Following Volkswagen’s withdrawal from World RX at the end of that season, the car was sidelined once again until Kristoffersson secured a deal with the manufacturer to rent it for the 2020 World RX campaign. Kristoffersson described the agreement to secure the factory machinery for his privateer outfit as being “all about ‘don’t take no for an answer’ basically”.

In 2020, the car was largely the same as it was in 2018, with minor changes being made to keep it compliant with regulation changes that were made ahead of the season.

“The car has just been standing since 2018 and hasn’t done any development, we just took what we had and we believed that was going to be our base but it actually was not our base because of the things we had to change because of the technical regulations,” Kristoffersson tells DirtFish.

“We had to change a few things within the differential, that was basically it. We just had to do some small adjustments. Absolutely no major things, some very small details but we only had two test days before the first race so it’s pretty short for getting back into rallycross after one year out.”

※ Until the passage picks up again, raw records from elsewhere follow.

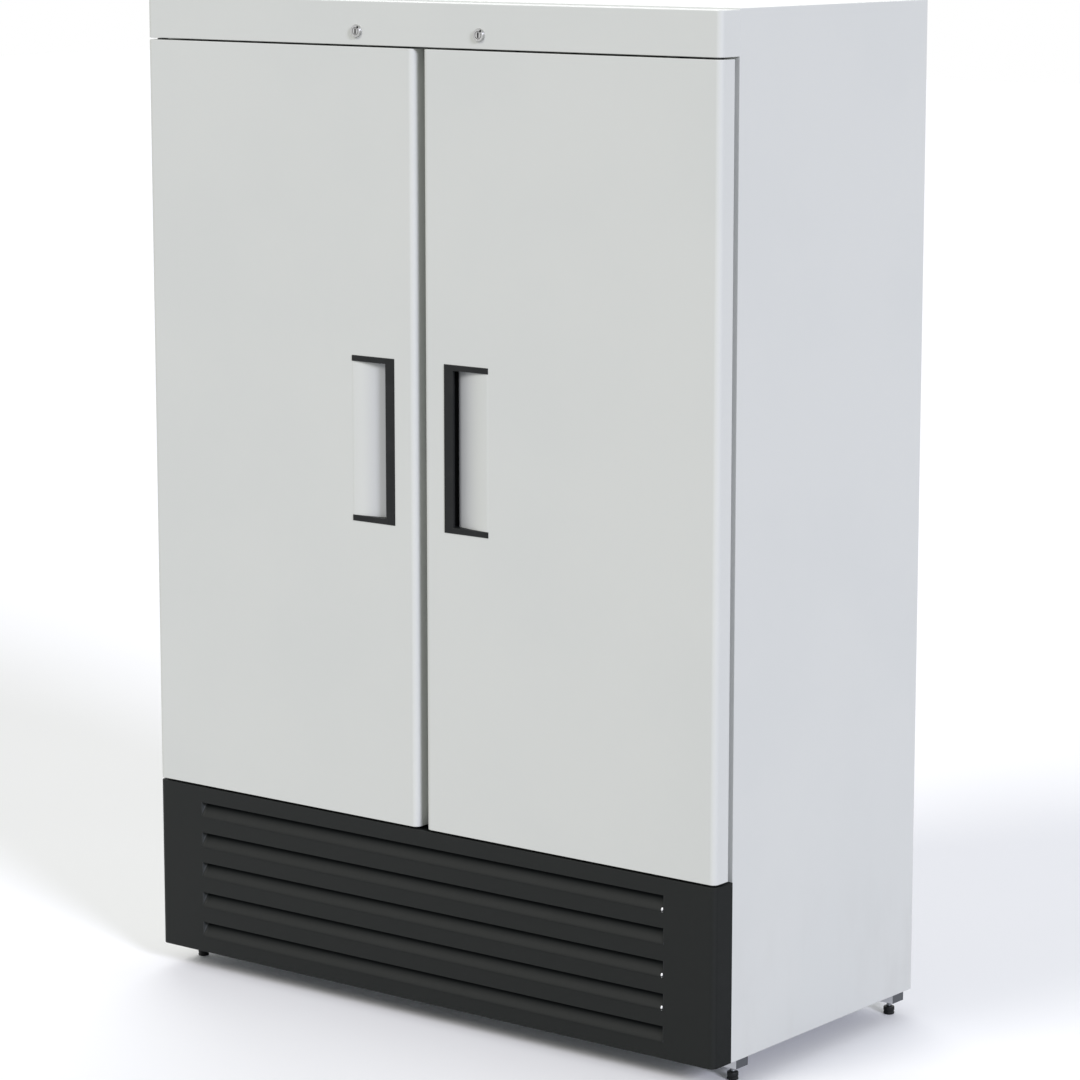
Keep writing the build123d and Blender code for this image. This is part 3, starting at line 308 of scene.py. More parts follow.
finishes = {
    "paint": whitePaint(), "scoop": whitePaint(inScoop=True), "charcoal": charcoalPaint(),
    "zinc": zincSteel(), "bracket": bracketSteel(),
    # pre-coated liner sheet, smoother and a touch cooler
    "liner": plain("linerWhite", (4, 3), ((222, 225, 225), (214, 218, 219)), (0.36, 0.08), (0.05, 0.5),
                   grain=(260, 2, 0.5)),
    # inner door panels
    "mould": plain("mouldedWhite", (14, 3), ((224, 226, 224), (215, 218, 217)), (0.3, 0.12), (0.02, 0.5),
                   grain=(700, 1)),
    # black moulded handle with a fine spark texture, smoother where hands rub it
    "grip": plain("blackHandlePlastic", (26, 3), ((21, 23, 23), (29, 30, 30)), (0.52, -0.1), (0.04, 0.8),
                  grain=(1500, 2, 0.6), edge=(0.45, 0.7), share=0.7, specular=0.22),
    # near black, painted as the shade inside a keyway, a groove and a dimple
    "shadeBlack": plain("paintedRecessShade", (300, 2), ((9, 9, 10), (20, 20, 20)), (0.6, 0), (0.02, 0.4), specular=0.2),
    # the frame behind the doors: grey coil-coated sheet with faint rolling marks; its grey, darker than the
    # doors, is partly painted shade for the gap between them
    "frame": plain("frameGreyPaint", (14, 4, 0.6, (6, 1, 0.4)), ((158, 161, 163), (142, 145, 148)),
                   (0.42, 0.12), (0.02, 0.5), grain=(500, 1), specular=0.35),
    # fans, shroud, tray, gland and control box
    "dull": plain("blackPolymer", (30, 4, 0.6, (1, 1, 4)), ((38, 39, 40), (50, 51, 52)), (0.42, 0.2),
                  (0.04, 0.6), grain=(900, 2)),
    # nickel plate with a few rub marks
    "lock": plain("nickelPlate", (420, 4, 0.7, (1, 1, 0.3)), ((190, 190, 188), (160, 160, 160)),
                  (0.24, 0.16), (0.02, 0.5), toneEdge=(0.4, 0.7), metallic=1.0),
    # soft grey vinyl of the door seals
    "seal": plain("sealVinyl", (120, 3), ((150, 153, 156), (134, 137, 140)), (0.55, 0.15), (0.03, 0.6),
                  grain=(1400, 1), specular=0.35),
    # thick white nylon on the shelf wires
    "wire": plain("shelfWireCoat", (90, 3), ((216, 218, 217), (204, 207, 207)), (0.3, 0.14), (0.08, 0.5),
                  coat=0.15, coatRoughness=0.3),
    # tarnished fins of both coils
    "fin": plain("finAluminium", (22, 4, 0.6), ((186, 189, 192), (150, 154, 158)), (0.36, 0.2), (0.02, 0.5),
                 grain=(700, 2, 0.5, (0.1, 1, 1)), metallic=0.95),
    # glossy black of the compressor and the motors
    "enamel": plain("blackEnamel", (45, 3), ((24, 25, 26), (34, 35, 36)), (0.22, 0.14), (0.2, 0.4),
                    coat=0.3, coatRoughness=0.15),
    # copper that browns in patches
    "copper": plain("copperPipe", (38, 4, 0.65), ((206, 130, 92), (140, 84, 60)), (0.26, 0.25), (0.03, 0.4),
                    edge=(0.4, 0.75), metallic=1.0),
    # hazy vinyl of the drain hose
    "hose": plain("drainHoseVinyl", (40, 3), ((188, 190, 188), (168, 171, 170)), (0.35, 0.15), (0.1, 0.4)),
    # frosted cover, a little lit from within
    "lamp": plain("frostedLampCover", (60, 2, 0.5, (6, 1, 1)), ((238, 240, 240), (224, 228, 230)),
                  (0.3, 0.1), (0.1, 0.4), glow=tone((240, 245, 250)), glowStrength=0.12),
    # heads on the base panel, painted near white as the bright glints at the louvres' right ends
    "stud": plain("paintedGlintStud", (600, 3), ((250, 250, 250), (232, 233, 234)), (0.25, 0.2), (0.02, 0.4),
                  metallic=0.3),
}
print("finishes:", len(finishes))


# shapes; each gives its points, in metres, and its faces

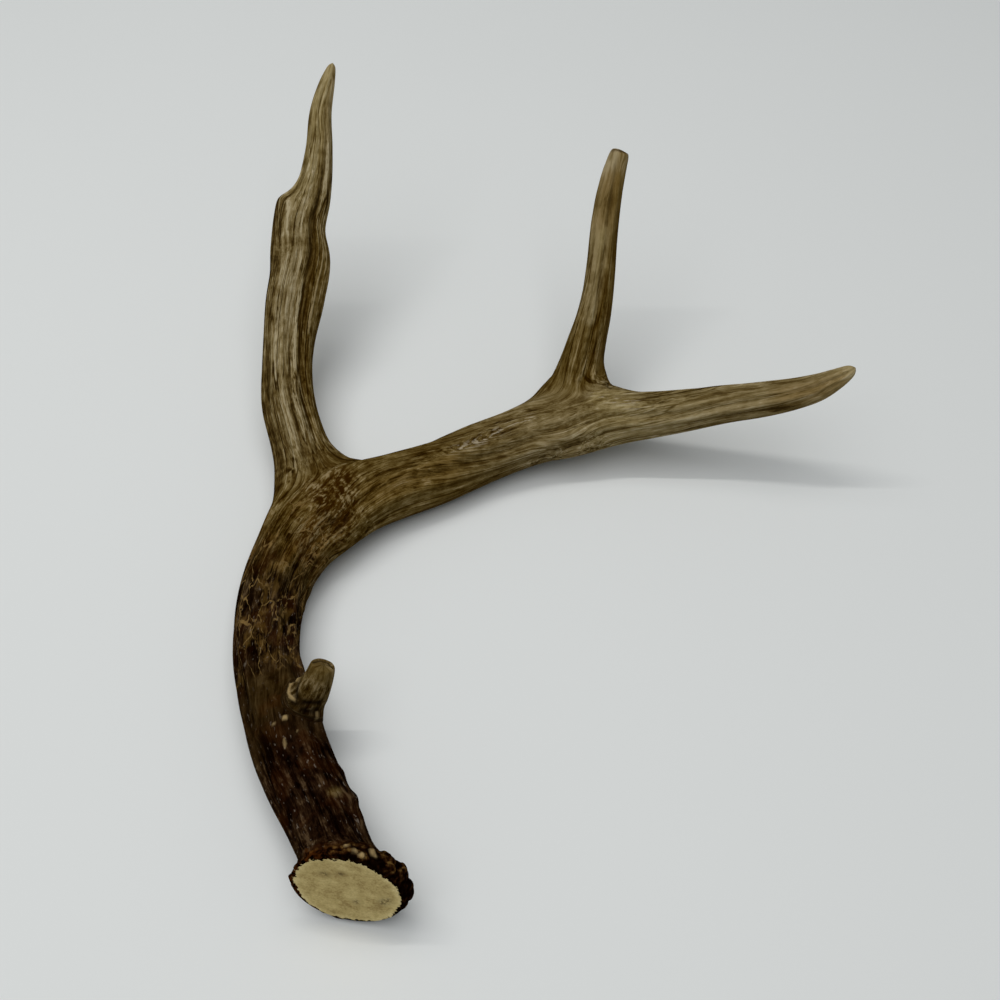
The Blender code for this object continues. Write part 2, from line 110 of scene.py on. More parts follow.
# The streaks of the third tine follow a smoother line than its stations.
THIRD_TINE_GRAIN = [
    (28.5, 44, 18.0, 26.0, 14.0),
    (35.5, 64, 25.0, 26.0, 16.0),
    (41.8, 86, 38.5, 17.8, 15.5),
    (46.8, 107, 54.0, 14.5, 13.0),
    (50.6, 129, 71.5, 13.5, 11.5),
    (56.4, 149.2, 95.0, 8.4, 7.4),
]
BROW_TINE_STATIONS = [
    (-85, -108, 16.0, 15.0, 13.0),
    (-78.5, -106.5, 23.0, 17.0, 16.0),
    (-74, -103.3, 30.0, 14.0, 14.5),
    (-70.8, -100.2, 36.2, 11.5, 12.0),
    (-69.2, -98, 40.8, 9.5, 10.5),
]

# The second tine is flattened, and its left-hand edge is broken off in a shoulder: how far
# that edge stands out from the round of the tine, by distance along it.
SHOULDER = [(129, 0.0), (150, 3.7), (160, 6.5), (165, 7.4), (167.5, 6.0), (171, 2.5), (178, 0.0)]
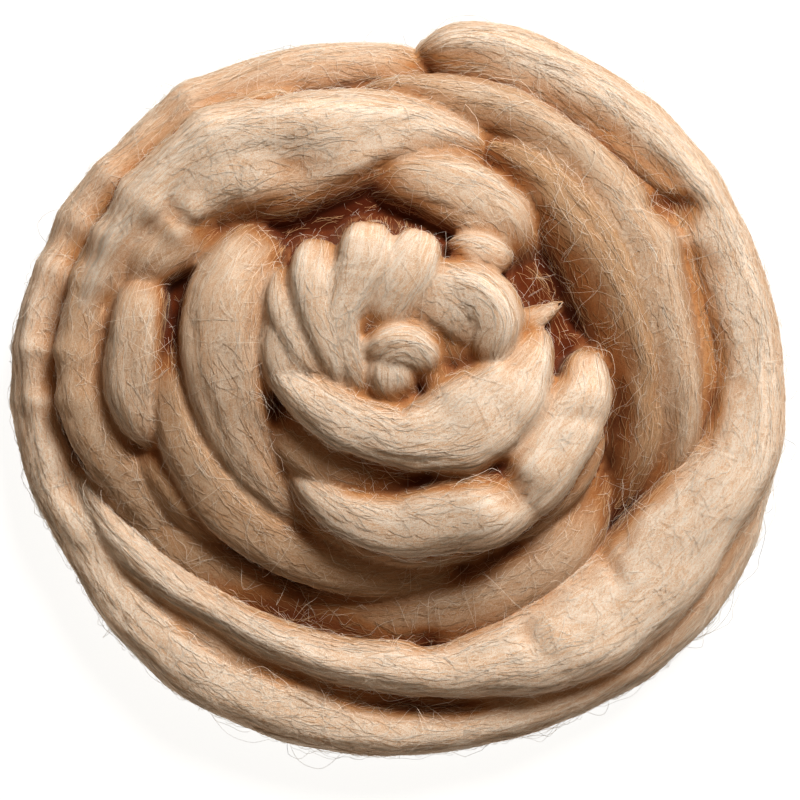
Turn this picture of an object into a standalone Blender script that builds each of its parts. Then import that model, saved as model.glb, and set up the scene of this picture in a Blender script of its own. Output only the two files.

Nevertheless, on its return to World RX in 2020, Chassis #21 won four times. It missed the podium just once, and gave Kristoffersson – back in World RX after a year in the World Touring Car Cup – a third world title, while also adding to its own championship-winning legacy from 2014.

Revisiting the Polo?

Chassis 21-2

Photo: World RX Media

No matter whether it’s in WRC or World RX flavor, the Polo has cemented its place as one of motorsport’s all-time greats, but if Volkswagen was developing the car today, what would be different? How could they improve on perfection?

“That’s a very good question,” Rampf chuckles. “We would just continue with our lightweight program that we had from the beginning.

“We also concentrated on the polar moment of inertia for these cars, we did a lot to reduce the polar moment of inertia of the car. If you sum all the modifications up you have a reasonable advantage.

“As we know the baseline from the Polo is very good, the next step would be to take every single component to make it a bit better, a bit lighter, a bit stiffer, a bit more in the middle of the car.”